I have held on, and just parented her like I parented my other children through the ups and downs and the sibling squabbles. It’s different, and yet somehow the same. We are making it. There have been hard times, but it's been real worth it. It's been good for me and good for my birth children. We have grown through this experience, and we are blessed. Angel-Leah is thriving, and I feel a sense of accomplishment raising her that is different – not better or not worse, just different – than the sense of accomplishment I have had in raising my birth children. I’m not the first mommy, maybe I’m not the most loved mommy, at least that’s why she thinks in her little mind, and yet I’m the mommy who has the joy of raising her, of seeing her learn and thrive and grow, the mommy who gets the little kisses and hugs and who fixes the skinned knees and bee stings.

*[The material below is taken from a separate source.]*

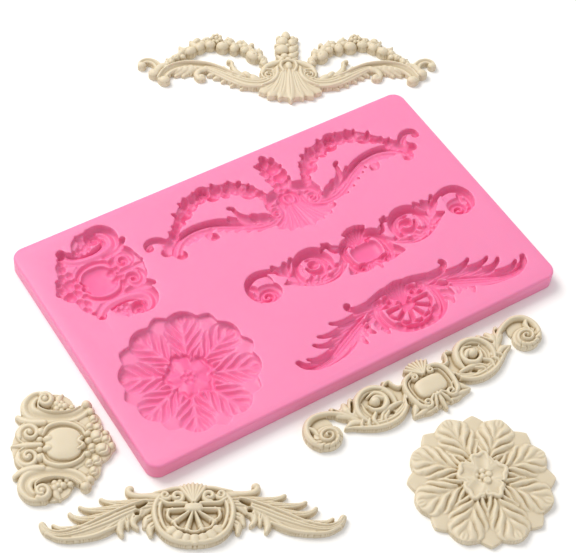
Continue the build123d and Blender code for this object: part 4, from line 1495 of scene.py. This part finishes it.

This is a doable thing. I want to encourage anyone who is considering adopting an older child, that although it’s going to be a different relationship than one you might have with an infant, it’s still a rewarding, worthwhile thing to do, and you will be blessed beyond measure if you can look beyond a typical mothering role to allow the child to have a sense of hanging onto that first mother. The fact that the child has another mommy she loves is not truly a threat, if you can see beyond and around it. It’s just the truth of an older child’s life, and that child is still one of God’s creations, and worthy of your healing love.

1 comment:

  1. I'm a little late to this party. We just released our first foster child two weeks ago. Rodelle was two when he came to us, and he attached to us very quickly. His speech development was delayed because his father was in Afghanistan, and his mother was diagnosed with a mental illness when he was 14 months old, and was basically in a stupor much of the time after that. She was over-medicated, according to our understanding, and he interaction with Rodelle was very limited.

    We started out right away calling ourselves "Momma" and "Daddy", and he responded to that. From the moment he came into the house, he never once showed any sign of belonging anywhere else. In fact, he attached very easily to everyone. He would always throw a little fit when we left his speech/occupational/physical therapist, and frequently went up to strangers in public places.

    Thankfully, he also attached very quickly to his new adoptive parents, especially to the father. He is a pediatric RN, and kids love him just as a matter of course.

    We grieved only a little when we let Rodelle go. We knew from the beginning that he would only be with us for a short time, and it actually turned out to be almost 4 months, which is much longer than we expected. I will always cherish his time with us, but I also cherish the knowledge that he has a bright future with his forever family.